> Given task
Quote verbatim every line from the line containing "The Blender code" to the line containing "[(0, 1, 2, 3)], floor_mat, smooth=False)", inclusive of both, and no other line.

> CAD and scene scripts
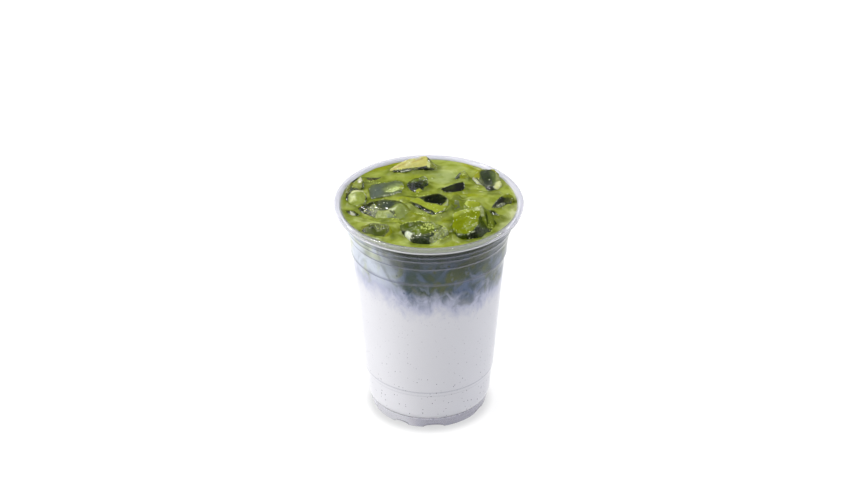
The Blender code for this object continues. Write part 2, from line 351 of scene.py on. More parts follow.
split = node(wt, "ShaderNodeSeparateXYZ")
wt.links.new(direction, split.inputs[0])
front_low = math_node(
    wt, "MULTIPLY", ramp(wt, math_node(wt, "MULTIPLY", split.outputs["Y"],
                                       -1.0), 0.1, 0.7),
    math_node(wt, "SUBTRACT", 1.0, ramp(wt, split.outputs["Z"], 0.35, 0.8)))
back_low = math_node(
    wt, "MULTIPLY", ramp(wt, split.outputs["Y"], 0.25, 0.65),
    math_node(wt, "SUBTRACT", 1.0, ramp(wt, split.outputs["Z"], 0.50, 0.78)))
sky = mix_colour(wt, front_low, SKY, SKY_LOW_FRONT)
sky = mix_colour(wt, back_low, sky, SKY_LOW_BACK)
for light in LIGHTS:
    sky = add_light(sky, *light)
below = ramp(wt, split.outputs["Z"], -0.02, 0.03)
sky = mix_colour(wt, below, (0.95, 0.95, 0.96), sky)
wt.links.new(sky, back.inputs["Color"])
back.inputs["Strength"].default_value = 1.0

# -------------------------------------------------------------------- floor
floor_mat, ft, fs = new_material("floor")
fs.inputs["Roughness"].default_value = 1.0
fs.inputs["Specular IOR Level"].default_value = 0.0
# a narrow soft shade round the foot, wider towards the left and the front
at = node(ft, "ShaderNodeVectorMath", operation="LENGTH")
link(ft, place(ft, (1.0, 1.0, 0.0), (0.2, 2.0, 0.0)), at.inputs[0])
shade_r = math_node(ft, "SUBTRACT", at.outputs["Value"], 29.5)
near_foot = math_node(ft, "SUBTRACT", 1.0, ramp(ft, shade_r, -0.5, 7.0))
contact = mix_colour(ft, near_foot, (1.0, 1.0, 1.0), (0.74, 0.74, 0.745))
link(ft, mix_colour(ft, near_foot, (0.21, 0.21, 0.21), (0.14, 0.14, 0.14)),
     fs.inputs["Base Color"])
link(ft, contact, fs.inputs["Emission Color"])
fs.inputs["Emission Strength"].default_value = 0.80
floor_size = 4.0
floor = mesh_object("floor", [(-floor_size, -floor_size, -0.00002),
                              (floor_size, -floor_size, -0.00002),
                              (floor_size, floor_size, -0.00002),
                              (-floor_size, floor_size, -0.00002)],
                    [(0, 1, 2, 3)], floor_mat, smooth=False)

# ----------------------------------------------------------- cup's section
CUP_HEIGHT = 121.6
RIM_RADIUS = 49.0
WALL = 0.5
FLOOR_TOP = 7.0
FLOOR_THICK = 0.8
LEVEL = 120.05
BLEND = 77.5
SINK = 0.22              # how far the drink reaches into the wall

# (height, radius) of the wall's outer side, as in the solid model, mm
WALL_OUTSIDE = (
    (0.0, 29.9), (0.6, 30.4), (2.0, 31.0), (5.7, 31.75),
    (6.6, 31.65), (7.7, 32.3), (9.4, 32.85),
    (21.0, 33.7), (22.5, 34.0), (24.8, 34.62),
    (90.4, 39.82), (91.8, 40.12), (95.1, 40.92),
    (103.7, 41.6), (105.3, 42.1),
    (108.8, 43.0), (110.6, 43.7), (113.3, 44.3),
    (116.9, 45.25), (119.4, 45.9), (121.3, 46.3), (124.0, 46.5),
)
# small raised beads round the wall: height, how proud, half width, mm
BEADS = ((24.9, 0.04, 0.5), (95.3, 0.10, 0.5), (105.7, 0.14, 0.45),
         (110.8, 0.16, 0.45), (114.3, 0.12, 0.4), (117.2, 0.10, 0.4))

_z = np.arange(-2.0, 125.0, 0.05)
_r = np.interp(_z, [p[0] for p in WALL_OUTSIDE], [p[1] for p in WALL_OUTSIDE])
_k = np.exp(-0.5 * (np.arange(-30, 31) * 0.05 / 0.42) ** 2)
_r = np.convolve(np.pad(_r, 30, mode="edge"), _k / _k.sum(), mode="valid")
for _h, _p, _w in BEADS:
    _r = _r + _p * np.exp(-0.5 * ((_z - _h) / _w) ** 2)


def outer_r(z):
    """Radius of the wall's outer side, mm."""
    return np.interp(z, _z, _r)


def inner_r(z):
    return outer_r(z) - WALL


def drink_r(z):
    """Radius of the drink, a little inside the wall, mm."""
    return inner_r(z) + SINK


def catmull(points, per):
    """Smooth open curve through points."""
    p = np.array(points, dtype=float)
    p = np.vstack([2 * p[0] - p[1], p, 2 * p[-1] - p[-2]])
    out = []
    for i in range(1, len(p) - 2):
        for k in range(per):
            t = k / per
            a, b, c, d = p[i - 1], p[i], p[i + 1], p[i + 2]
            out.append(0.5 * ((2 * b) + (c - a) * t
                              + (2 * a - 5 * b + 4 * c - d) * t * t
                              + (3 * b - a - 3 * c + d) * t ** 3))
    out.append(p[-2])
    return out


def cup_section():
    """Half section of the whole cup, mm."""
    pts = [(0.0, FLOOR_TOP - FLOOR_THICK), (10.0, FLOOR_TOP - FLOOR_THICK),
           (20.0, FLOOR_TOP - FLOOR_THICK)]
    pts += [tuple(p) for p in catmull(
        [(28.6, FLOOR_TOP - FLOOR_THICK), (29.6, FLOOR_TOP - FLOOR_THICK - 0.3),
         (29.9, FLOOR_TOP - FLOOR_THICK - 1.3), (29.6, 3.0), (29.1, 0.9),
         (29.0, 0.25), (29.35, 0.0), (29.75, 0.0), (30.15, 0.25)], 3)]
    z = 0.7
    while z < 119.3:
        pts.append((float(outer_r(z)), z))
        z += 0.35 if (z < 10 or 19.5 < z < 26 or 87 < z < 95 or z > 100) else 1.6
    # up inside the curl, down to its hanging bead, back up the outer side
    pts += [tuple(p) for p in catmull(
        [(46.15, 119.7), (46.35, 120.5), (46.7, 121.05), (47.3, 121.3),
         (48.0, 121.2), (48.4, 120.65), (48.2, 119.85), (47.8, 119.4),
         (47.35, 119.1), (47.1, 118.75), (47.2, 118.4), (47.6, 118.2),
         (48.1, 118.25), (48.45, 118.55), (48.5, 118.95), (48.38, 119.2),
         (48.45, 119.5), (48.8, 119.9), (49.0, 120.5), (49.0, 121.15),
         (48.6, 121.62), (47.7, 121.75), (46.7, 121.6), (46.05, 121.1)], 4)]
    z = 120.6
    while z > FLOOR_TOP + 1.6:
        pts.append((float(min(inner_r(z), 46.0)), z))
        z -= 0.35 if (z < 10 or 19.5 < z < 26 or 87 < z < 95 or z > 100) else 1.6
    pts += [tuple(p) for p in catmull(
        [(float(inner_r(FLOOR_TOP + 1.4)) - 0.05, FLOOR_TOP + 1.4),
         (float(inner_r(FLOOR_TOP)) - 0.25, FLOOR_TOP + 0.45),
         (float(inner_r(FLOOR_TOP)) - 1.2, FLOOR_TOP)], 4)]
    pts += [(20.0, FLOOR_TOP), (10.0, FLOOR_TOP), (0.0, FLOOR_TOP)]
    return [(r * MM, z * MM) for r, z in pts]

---

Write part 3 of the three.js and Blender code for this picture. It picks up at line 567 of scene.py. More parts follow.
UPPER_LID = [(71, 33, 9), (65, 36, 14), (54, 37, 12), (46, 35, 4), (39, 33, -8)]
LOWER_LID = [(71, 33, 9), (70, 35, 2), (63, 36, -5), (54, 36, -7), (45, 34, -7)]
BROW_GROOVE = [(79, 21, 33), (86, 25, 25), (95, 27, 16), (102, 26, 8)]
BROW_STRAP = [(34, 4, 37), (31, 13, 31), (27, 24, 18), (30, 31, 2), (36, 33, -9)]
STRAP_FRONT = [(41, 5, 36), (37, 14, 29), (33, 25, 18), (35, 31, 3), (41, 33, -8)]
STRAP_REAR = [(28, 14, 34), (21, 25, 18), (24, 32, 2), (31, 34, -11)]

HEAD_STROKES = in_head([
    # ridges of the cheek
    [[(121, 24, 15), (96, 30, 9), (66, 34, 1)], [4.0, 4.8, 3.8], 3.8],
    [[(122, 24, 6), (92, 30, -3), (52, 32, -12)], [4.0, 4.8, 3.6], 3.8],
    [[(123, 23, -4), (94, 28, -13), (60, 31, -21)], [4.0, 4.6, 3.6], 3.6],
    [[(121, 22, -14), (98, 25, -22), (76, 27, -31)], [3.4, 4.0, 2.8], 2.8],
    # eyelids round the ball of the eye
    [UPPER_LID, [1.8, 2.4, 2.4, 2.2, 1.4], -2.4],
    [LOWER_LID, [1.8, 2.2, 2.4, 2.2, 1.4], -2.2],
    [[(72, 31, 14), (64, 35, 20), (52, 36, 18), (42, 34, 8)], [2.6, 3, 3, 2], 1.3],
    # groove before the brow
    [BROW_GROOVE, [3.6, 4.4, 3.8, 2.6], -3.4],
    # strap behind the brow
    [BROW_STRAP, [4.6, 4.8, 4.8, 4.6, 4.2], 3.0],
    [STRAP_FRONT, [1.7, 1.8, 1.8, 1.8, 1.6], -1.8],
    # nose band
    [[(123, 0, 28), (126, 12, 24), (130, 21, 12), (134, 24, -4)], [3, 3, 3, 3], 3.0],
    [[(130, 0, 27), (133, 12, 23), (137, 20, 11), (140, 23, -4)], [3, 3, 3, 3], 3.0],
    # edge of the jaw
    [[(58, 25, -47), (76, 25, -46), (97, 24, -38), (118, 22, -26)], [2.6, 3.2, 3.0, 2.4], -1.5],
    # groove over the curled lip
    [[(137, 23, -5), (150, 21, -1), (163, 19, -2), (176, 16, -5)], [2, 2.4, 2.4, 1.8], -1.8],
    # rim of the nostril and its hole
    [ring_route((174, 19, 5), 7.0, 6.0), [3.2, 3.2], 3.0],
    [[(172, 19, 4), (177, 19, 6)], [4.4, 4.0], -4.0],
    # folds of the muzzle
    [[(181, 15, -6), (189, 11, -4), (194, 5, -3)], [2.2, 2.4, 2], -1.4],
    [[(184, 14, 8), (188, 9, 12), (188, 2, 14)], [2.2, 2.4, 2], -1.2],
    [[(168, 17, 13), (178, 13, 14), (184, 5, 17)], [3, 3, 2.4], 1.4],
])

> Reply
The Blender code for this object continues. Write part 2, from line 351 of scene.py on. More parts follow.
split = node(wt, "ShaderNodeSeparateXYZ")
wt.links.new(direction, split.inputs[0])
front_low = math_node(
    wt, "MULTIPLY", ramp(wt, math_node(wt, "MULTIPLY", split.outputs["Y"],
                                       -1.0), 0.1, 0.7),
    math_node(wt, "SUBTRACT", 1.0, ramp(wt, split.outputs["Z"], 0.35, 0.8)))
back_low = math_node(
    wt, "MULTIPLY", ramp(wt, split.outputs["Y"], 0.25, 0.65),
    math_node(wt, "SUBTRACT", 1.0, ramp(wt, split.outputs["Z"], 0.50, 0.78)))
sky = mix_colour(wt, front_low, SKY, SKY_LOW_FRONT)
sky = mix_colour(wt, back_low, sky, SKY_LOW_BACK)
for light in LIGHTS:
    sky = add_light(sky, *light)
below = ramp(wt, split.outputs["Z"], -0.02, 0.03)
sky = mix_colour(wt, below, (0.95, 0.95, 0.96), sky)
wt.links.new(sky, back.inputs["Color"])
back.inputs["Strength"].default_value = 1.0

# -------------------------------------------------------------------- floor
floor_mat, ft, fs = new_material("floor")
fs.inputs["Roughness"].default_value = 1.0
fs.inputs["Specular IOR Level"].default_value = 0.0
# a narrow soft shade round the foot, wider towards the left and the front
at = node(ft, "ShaderNodeVectorMath", operation="LENGTH")
link(ft, place(ft, (1.0, 1.0, 0.0), (0.2, 2.0, 0.0)), at.inputs[0])
shade_r = math_node(ft, "SUBTRACT", at.outputs["Value"], 29.5)
near_foot = math_node(ft, "SUBTRACT", 1.0, ramp(ft, shade_r, -0.5, 7.0))
contact = mix_colour(ft, near_foot, (1.0, 1.0, 1.0), (0.74, 0.74, 0.745))
link(ft, mix_colour(ft, near_foot, (0.21, 0.21, 0.21), (0.14, 0.14, 0.14)),
     fs.inputs["Base Color"])
link(ft, contact, fs.inputs["Emission Color"])
fs.inputs["Emission Strength"].default_value = 0.80
floor_size = 4.0
floor = mesh_object("floor", [(-floor_size, -floor_size, -0.00002),
                              (floor_size, -floor_size, -0.00002),
                              (floor_size, floor_size, -0.00002),
                              (-floor_size, floor_size, -0.00002)],
                    [(0, 1, 2, 3)], floor_mat, smooth=False)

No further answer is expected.